Another one of the many great treasures of France that Goldsworthy most certainly has spent time at  is just thirty miles south of Digne--the Grand Canyon du Verdon.  It is more of a gash than a canyon, but there is no denying its grandness.


A road hugs the cliffside all around it.  I took the southerly route, climbing 2,400 feet from the road that crosses the Verdon River at its mouth overlooking a vast dam-created turquoise lake.  The road continues for twenty-five miles on each side.  


The canyon is so narrow in spots one can watch the traffic chugging along and stopping at the various vantage points seemingly not much more than an arm's length away.  After the initial long climb of over ten miles the road descends and then climbs again for a couple of miles and then repeats the process one last time.  There was more climbing on this stretch than my long day in the Alps over the Col de Croix Haute, but the views more than compensated for the strain.

I'd had another perfect campsite the night before on a plateau preceding the canyon.  The canyon was surrounded by so many private campsites, a sign forbade wild camping.  I always take such signs to imply that one is welcome to wild camp elsewhere. 


I found a little nook for my tent beyond a pasture of lavender.


The neat rows of lavender stretched for miles to the south.


And to the north were the snow dappled Alps.


There is an unimaginable amount of pristine landscape all over France.

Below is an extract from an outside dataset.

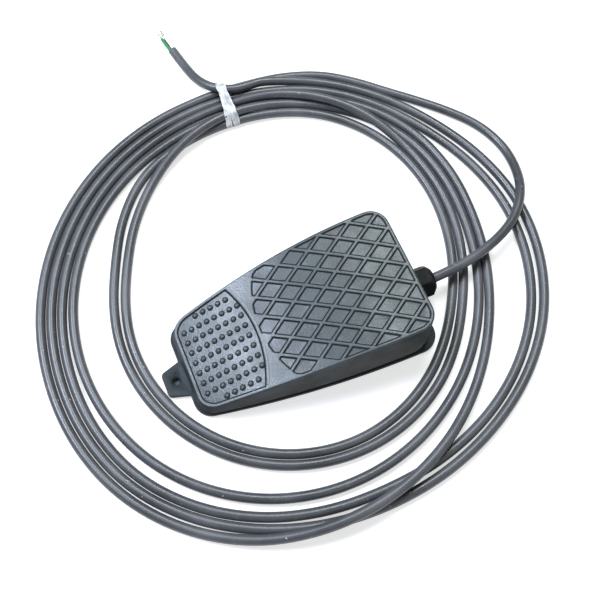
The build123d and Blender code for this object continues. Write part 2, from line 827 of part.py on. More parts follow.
def tube(name, points, radius):
    """Round tube along straight runs joined by tangent arcs, with its facts printed."""
    radii = bend_radii(points)
    with BuildPart() as made:
        with BuildLine() as line:
            FilletPolyline(*points, radius=radii)
        path = line.wires()[0]
        with BuildSketch(Plane(origin=path @ 0, z_dir=path % 0)):
            Circle(radius)
        sweep(path=path)
    share = made.part.volume / (pi * radius**2 * path.length)
    print(name, "length", round(path.length, 1), "radii", [round(r) for r in radii], "volume", round(share, 3))
    return made


# Inner leads: one to each outer terminal of the switch, and one to the earth terminal
jacket_x = wall_toe_x - gland_tail + 1.0
terminal_end = terminal_root + terminal_length
lead_y = switch_y + inside / 2
core_radius = core_diameter / 2
lead_black = [
    (jacket_x, gland_y + 1.2, gland_z - 1.0),
    (jacket_x - 5.5, gland_y + 1.2, gland_z - 1.0),
    (jacket_x - 9.5, gland_y + 6.5, gland_z - 2.6),
    (terminal_end + 4.5, lead_y, terminal_heights[0]),
    (terminal_end, lead_y, terminal_heights[0]),
]
lead_white = [
    (jacket_x, gland_y + 0.4, gland_z + 1.3),
    (jacket_x - 5.5, gland_y + 0.4, gland_z + 1.3),
    (jacket_x - 9.5, gland_y + 6.3, gland_z + 2.0),
    (terminal_end + 4.5, lead_y, terminal_heights[2]),
    (terminal_end, lead_y, terminal_heights[2]),
]
wire_lift = ring_z + ring_thickness + core_radius
lead_green = [
    (jacket_x, gland_y - 1.4, gland_z - 0.3),
    (jacket_x - 6.8, gland_y - 1.4, gland_z - 0.3),
    (jacket_x - 12.8, gland_y - 3.5, gland_z - 3.3),
    (earth_x, earth_y + 10.0, wire_lift + 0.7),
    (earth_x, earth_y + 5.5, wire_lift),
]
wire_black = tube("wire_black", lead_black, core_radius)
wire_white = tube("wire_white", lead_white, core_radius)
wire_green = tube("wire_green", lead_green, core_radius)

# Cord: from the gland over the coil and round it to the tie, six turns, then a short tail
cord_radius = cord_diameter / 2
lie = cord_radius + lie_gap
lead_route = [
    (jacket_x, gland_y, gland_z),
    (jacket_x + 17.5, gland_y, gland_z + 0.02),
    (jacket_x + 35.0, gland_y, gland_z - 0.02),
    (122.0, -3.4, 14.3),
    (145.0, 3.5, 12.6),
    (165.0, 14.0, 11.6),
    (179.6, 31.0, 10.8),
    (187.2, 51.0, 6.2),
    (188.5, 73.0, lie),
    (180.5, 95.0, lie),
    (165.0, 114.5, lie),
    (148.5, 131.0, lie),
    (131.6, 146.6, lie),
    (114.3, 163.4, lie),
    (94.0, 178.5, lie),
    (70.0, 187.5, lie),
    (46.0, 191.6, lie),
    (27.5, 191.9, lie),
]
tail_route = [
    (11.4, 183.0, 9.6),
    (11.2, 194.0, 10.0),
    (9.2, 206.0, 6.6),
    (5.4, 218.2, lie),
    (2.4, 230.5, lie),
    (0.2, 242.6, lie),
]
cord_lead = tube("cord_lead", lead_route, cord_radius)
cord_tail = tube("cord_tail", tail_route, cord_radius)

# Outer shape of the coil: distances from its middle to the centres of its widest and
# narrowest turns, every 30 degrees from the +X direction
coil_middle = (10.0, 30.0)
coil_outer = [167, 160.5, 162, 162, 164, 166, 169, 173, 167, 156, 159, 167]
coil_inner = [112, 125, 137, 135, 125, 113, 113, 114, 114, 112, 107, 104]
layer = 5.9              # rise of a strand that lies on two others
bunch_outer = 155.5      # upper layer where the turns are tied
bunch_inner = 142.0
bunch_angles = (58.0, 112.0)
crossing_outer = 157.0   # where one turn passes over two others
crossing_inner = 138.0
crossing_angles = (252.0, 292.0)


def polar(radius, angle):
    """Point at a distance and a direction from the coil's middle."""
    return (coil_middle[0] + radius * cos(radians(angle)), coil_middle[1] + radius * sin(radians(angle)))


def ring(radii, grow):
    """Closed smooth outline through one radius every 30 degrees, moved out by grow."""
    with BuildSketch() as sketch:
        with BuildLine():
            points = [polar(radius + grow, 30.0 * step) for step, radius in enumerate(radii)]
            Spline(*points, periodic=True)
        make_face()
    return sketch.sketch


def arc_band(inner, outer, angles):
    """Piece of a ring between two radii and two directions."""
    middle = sum(angles) / 2
    with BuildSketch() as sketch:
        with BuildLine():
            ThreePointArc(*(polar(outer, angle) for angle in (angles[0], middle, angles[1])))
            ThreePointArc(*(polar(inner, angle) for angle in (angles[0], middle, angles[1])))
            for angle in angles:
                Line(polar(inner, angle), polar(outer, angle))
        make_face()
    return sketch.sketch


# Flat white tape wound round the turns, snug on the bunch that it holds
tie_angle = 86.5
tie_width = 8.5
tie_thickness = 0.7
tie_inner = bunch_inner - cord_radius - cord_diameter - 1.0
tie_outer = coil_outer[3] + cord_radius + 1.0
tie_shoulder = cord_diameter + 0.2
tie_shoulder_room = 0.5
bunch_top = cord_diameter + layer
bunch_section = [
    (tie_inner, tie_thickness),
    (tie_outer, tie_thickness),
    (tie_outer, tie_shoulder),
    (bunch_outer + cord_radius + tie_shoulder_room, bunch_top),
    (bunch_inner - cord_radius - tie_shoulder_room, bunch_top),
    (tie_inner, tie_shoulder),
]
tie_radial = (cos(radians(tie_angle)), sin(radians(tie_angle)), 0)
tie_tangent = (-sin(radians(tie_angle)), cos(radians(tie_angle)), 0)
tie_side = Vector(*coil_middle, 0) + Vector(*tie_tangent) * (tie_width / 2)
tie_plane = Plane(origin=tie_side, x_dir=tie_radial, z_dir=Vector(*tie_tangent) * -1)

with BuildPart() as coil_tie:
    with BuildSketch(tie_plane):
        Polygon(*bunch_section, align=None)
        offset(amount=tie_thickness)
        Polygon(*bunch_section, align=None, mode=Mode.SUBTRACT)
    extrude(amount=tie_width)

with BuildPart() as cord_coil:
    with BuildSketch(Plane.XY):
        add(ring(coil_outer, cord_radius))
        add(ring(coil_inner, -cord_radius), mode=Mode.SUBTRACT)
    extrude(amount=cord_diameter)
    with BuildSketch(Plane.XY.offset(cord_diameter - weld)):
        add(arc_band(bunch_inner - cord_radius, bunch_outer + cord_radius, bunch_angles))
        add(arc_band(crossing_inner, crossing_outer, crossing_angles))
    extrude(amount=layer + weld)
    # Waist inside the tape
    with BuildSketch(tie_plane):
        with Locations(((tie_inner + tie_outer) / 2, 0)):
            Rectangle(slab / 2, slab / 2)
        Polygon(*bunch_section, align=None, mode=Mode.SUBTRACT)
    extrude(amount=tie_width, mode=Mode.SUBTRACT)
    add(cord_lead.part, mode=Mode.SUBTRACT)
    add(cord_tail.part, mode=Mode.SUBTRACT)

# Stripped end of the cord: three insulated cores with bare tips
core_length = 14.0
tip_length = 6.0
core_places = [(-0.9, -1.5), (-0.9, 1.5), (1.6, 0.0)]
end_point = Vector(*tail_route[-1])
end_way = (end_point - Vector(*tail_route[-2])).normalized()
with BuildPart() as cord_cores:
    with BuildSketch(Plane(origin=end_point, x_dir=(0, 0, 1), z_dir=end_way)):
        with Locations(*core_places):
            Circle(core_radius)
    extrude(amount=core_length)

with BuildPart() as cord_strands:
    with BuildSketch(Plane(origin=end_point + end_way * core_length, x_dir=(0, 0, 1), z_dir=end_way)):
        with Locations(*core_places):
            Circle(conductor_diameter / 2)
    extrude(amount=tip_length)

nodes = {
    "base": base,
    "rubber_feet": rubber_feet,
    "hinge_pin": hinge_pin,
    "hinge_clips": hinge_clips,
    "return_spring": return_spring,
    "switch_case": switch_case,
    "switch_cover": switch_cover,
    "switch_plunger": switch_plunger,
    "switch_lever": switch_lever,
    "lever_pin": lever_pin,
    "switch_terminals": switch_terminals,
    "switch_screws": switch_screws,
    "bumpers": bumpers,
    "earth_terminal": earth_terminal,
    "earth_screw": earth_screw,
    "wire_black": wire_black,
    "wire_white": wire_white,
    "wire_green": wire_green,
    "gland_body": gland_body,
    "gland_seal": gland_seal,
    "gland_nut": gland_nut,
    "gland_lock_nut": gland_lock_nut,
    "pedal": pedal,
    "actuator_screw": actuator_screw,
    "actuator_lock_nut": actuator_lock_nut,
    "cord_lead": cord_lead,
    "cord_coil": cord_coil,
    "cord_tail": cord_tail,
    "coil_tie": coil_tie,
    "cord_cores": cord_cores,
    "cord_strands": cord_strands,
}
for name, node in nodes.items():
    node.part.label = name
    export_step(node.part, f"parts/{name}.step")
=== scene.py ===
# %% [markdown]
# # A foot switch with its coil of cord, dressed around its CAD frame
# The CAD model is loaded first, and every piece below is placed in the same metres, so nothing
# has to be fitted by eye.

# %% Load the frame
from math import asin, atan2, cos, hypot, pi, radians, sin, sqrt

import bmesh
import bpy
import numpy as np
from mathutils import Matrix, Vector, geometry, noise


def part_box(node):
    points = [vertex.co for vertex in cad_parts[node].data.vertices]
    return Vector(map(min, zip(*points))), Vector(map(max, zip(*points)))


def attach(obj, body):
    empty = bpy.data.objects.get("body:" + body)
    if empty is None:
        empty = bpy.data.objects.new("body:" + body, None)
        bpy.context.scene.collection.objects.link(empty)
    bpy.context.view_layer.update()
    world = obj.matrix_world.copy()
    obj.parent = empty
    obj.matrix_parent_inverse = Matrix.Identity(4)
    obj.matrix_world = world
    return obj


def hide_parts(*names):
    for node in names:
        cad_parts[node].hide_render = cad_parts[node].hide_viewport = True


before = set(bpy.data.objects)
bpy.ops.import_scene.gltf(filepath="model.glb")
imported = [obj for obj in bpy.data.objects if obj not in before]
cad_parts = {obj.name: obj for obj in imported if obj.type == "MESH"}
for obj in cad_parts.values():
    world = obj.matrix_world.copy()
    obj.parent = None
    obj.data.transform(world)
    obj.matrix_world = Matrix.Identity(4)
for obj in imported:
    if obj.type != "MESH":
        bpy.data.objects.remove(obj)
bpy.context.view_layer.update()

MM = 0.001


# %% [markdown]
# ## Camera
# The camera stands off the pedal's low end and looks down steeply, 23 degrees off the vertical.
# A look-at point and an up direction are easier to read than three angles, and the rotation is
# built from them: a camera looks along its own -Z, with +Y up in the picture.

# %% Camera
camera_spot = Vector((-0.0751, -0.1895, 0.5347))
camera_aim = Vector((0.0100, 0.0196, 0.0))
picture_up = Vector((0.3588, 0.8486, 0.3889))

forward = (camera_aim - camera_spot).normalized()
right = forward.cross(picture_up).normalized()
up = right.cross(forward)
camera_data = bpy.data.cameras.new("camera")
camera_data.lens = 52.5
camera_data.sensor_width = 36
camera = bpy.data.objects.new("camera", camera_data)
turned = Matrix((right, up, -forward)).transposed().to_4x4()
camera.matrix_world = Matrix.Translation(camera_spot) @ turned
bpy.context.collection.objects.link(camera)
bpy.context.scene.camera = camera
bpy.context.scene.view_settings.view_transform = "Standard"
print("camera", round((camera_aim - camera_spot).length, 3), "m from what it looks at")


# %% [markdown]
# ## Small helpers
# A finished piece sits at the origin with its place in its mesh, as the CAD nodes do. One helper
# turns a bmesh into an object, and another also smooths it and hangs it on the CAD body that
# carries it.

# %% Helpers
def as_object(name, bm):
    """Object of a bmesh, linked to the scene; the bmesh is freed."""
    mesh = bpy.data.meshes.new(name)
    bm.to_mesh(mesh)
    bm.free()
    made = bpy.data.objects.new(name, mesh)
    bpy.context.collection.objects.link(made)
    return made


def settle(piece, body, replaces):
    """Hang a finished object on its body and the nodes it stands for."""
    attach(piece, body)
    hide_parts(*replaces)


def finish_piece(name, bm, material, body, replaces, smooth_angle=35):
    """Make an object of a bmesh in millimetres, dress it and let it ride on a CAD body."""
    bmesh.ops.scale(bm, vec=(MM, MM, MM), verts=bm.verts)
    piece = as_object(name, bm)
    piece.data.materials.append(material)
    piece.data.shade_smooth()
    piece.data.set_sharp_from_angle(angle=radians(smooth_angle))
    settle(piece, body, replaces)
    print(name, len(piece.data.polygons), "faces")
    return piece


# %% [markdown]
# ## Materials
# Every finish is a node tree on Object coordinates, so it stays with its piece. A helper opens
# a Principled shader, and others add noise, ramps and bumps to it.

# %% Shader helper
def new_material(name, colour, roughness, metallic=0.0, specular=0.5):
    """Material with a Principled shader; returns it with its tree and shader."""
    material = bpy.data.materials.new(name)
    material.use_nodes = True
    material.diffuse_color = (*colour, 1)
    shader = material.node_tree.nodes["Principled BSDF"]
    shader.inputs["Base Color"].default_value = (*colour, 1)
    shader.inputs["Roughness"].default_value = roughness
    shader.inputs["Metallic"].default_value = metallic
    shader.inputs["Specular IOR Level"].default_value = specular
    print("material", name)
    return material, material.node_tree, shader


# %% Pattern helpers
def object_coordinates(tree, scale=(1, 1, 1)):
    """Object coordinates, stretched by scale."""
    source = tree.nodes.new("ShaderNodeTexCoord")
    mapping = tree.nodes.new("ShaderNodeMapping")
    mapping.inputs["Scale"].default_value = scale
    tree.links.new(source.outputs["Object"], mapping.inputs["Vector"])
    return mapping.outputs["Vector"]


def noise_texture(tree, vector, scale, detail=4, roughness=0.55):
    """Fractal noise between 0 and 1."""
    node = tree.nodes.new("ShaderNodeTexNoise")
    node.inputs["Scale"].default_value = scale
    node.inputs["Detail"].default_value = detail
    node.inputs["Roughness"].default_value = roughness
    tree.links.new(vector, node.inputs["Vector"])
    return node.outputs["Fac"]


def soft_cells(tree, vector, scale):
    """Distance from the middles of scattered cells, with soft borders."""
    node = tree.nodes.new("ShaderNodeTexVoronoi")
    node.feature = "SMOOTH_F1"
    node.inputs["Scale"].default_value = scale
    tree.links.new(vector, node.inputs["Vector"])
    return node.outputs["Distance"]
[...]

Beyond the canyon on the road south was a roguh wilderness and home to a military base with signs  forbidding leaving the road. I am regularly asked to recommend a place to cycle in France.  It is all splendid, but I was continually marveling ever since I left Grenoble that the views and the cycling over this couple hundred mile stretch were as good as any. 

I had a fabulous campsite too just before Digne.  I ducked into a large field of recently cut wheat knowing I could disappear into any of the trees surrounding it.


I settled upon a sandy embankment in a dried up riverbed.


Unlike the Philippines where I had to worry every day about finding a place to sleep, in France I look forward every night to another delux, four-star campsite.  It is truly a cyclist's paradise.  















1 comment:

Dud said...

G'Day George,

Our paths have converged again - we were in the area last Autumn.

In addition to well tolerated free camping France offers free roadside food. Most amenable in autumn as grapes, walnuts, chestnuts (avoid the horse chestnut), figs, persimmons, cherimoya etc.

The spring roadside offering is edible green weeds. Nutritious but not the bulk carbohydrate a cyclist needs. Some spring mushrooms are edible raw and some kill.

Watch for and be guided by experienced local roadside foragers?